The garage was empty. Empty of a car that is. Its usual occupant was convalescing after some serious renovation.

It’s almost pleasant, working in a dry, uncramped space – that’s a new word by the way, Google doesn’t recognise it and it’s not in the Concise Oxford English Dictionary (but it jolly well ought to be!) and my two workbenches stand, vices agape, eagerly awaiting their limelight moments.

There were some rusty old screws in the fillets where the chair-seat-frame is attached to the back legs but they came out surprisingly easily. Any glue that might once have added strength to the joint had long since crumbled away, so the seat and front legs were quickly separated from the back and back-legs structure.

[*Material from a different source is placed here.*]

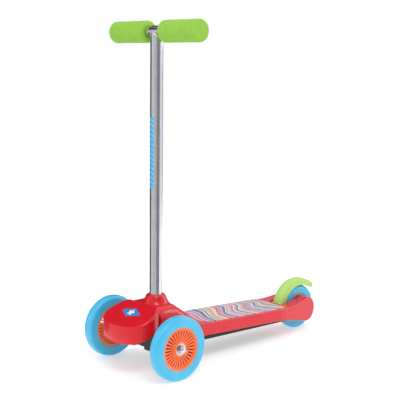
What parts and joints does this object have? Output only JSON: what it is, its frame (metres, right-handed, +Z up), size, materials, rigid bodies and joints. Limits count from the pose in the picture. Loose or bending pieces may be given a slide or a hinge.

The dowels were all broken, so the two parts of the chair had been hanging together on the rusty screws. Of course there was no hope of removing the broken dowels and no means of perfectly aligning my hand-drill to drill out the old stubs. No choice but to do it by eye. First though I had to ‘get some dowelling’. A fairly quick search on Google identified quite a few nearby sources of 9mm dowelling rod but no 10mm. How strange I thought. Finally I had to settle for a pack of 200 40 x 10mm wooden dowels from, Screwfix. There are three dowels per joint, I only needed six.

But six dowels means twelve holes to be drilled. With some trepidation – but no choice if the job was to be done ­­- I carefully filed off the broken, sticking-out splinters and lined up the drill. I was amazed at how well that little exercise went.

Common sense says put the dowels in and see if it all lines up. I didn’t dare. The dowels were such a tight fit I thought I’d never get the joint apart again to paint glue onto the flat bits of the joint.

I laid the back of the chair across the two work benches, painted on the glue, and quickly, before the glue dried, lined up the seat-and-front-legs structure. I hammered it on with a two-pound lump-hammer. It seemed beautifully firm.

I breathed a sigh of relief, stood back and admired the finished product.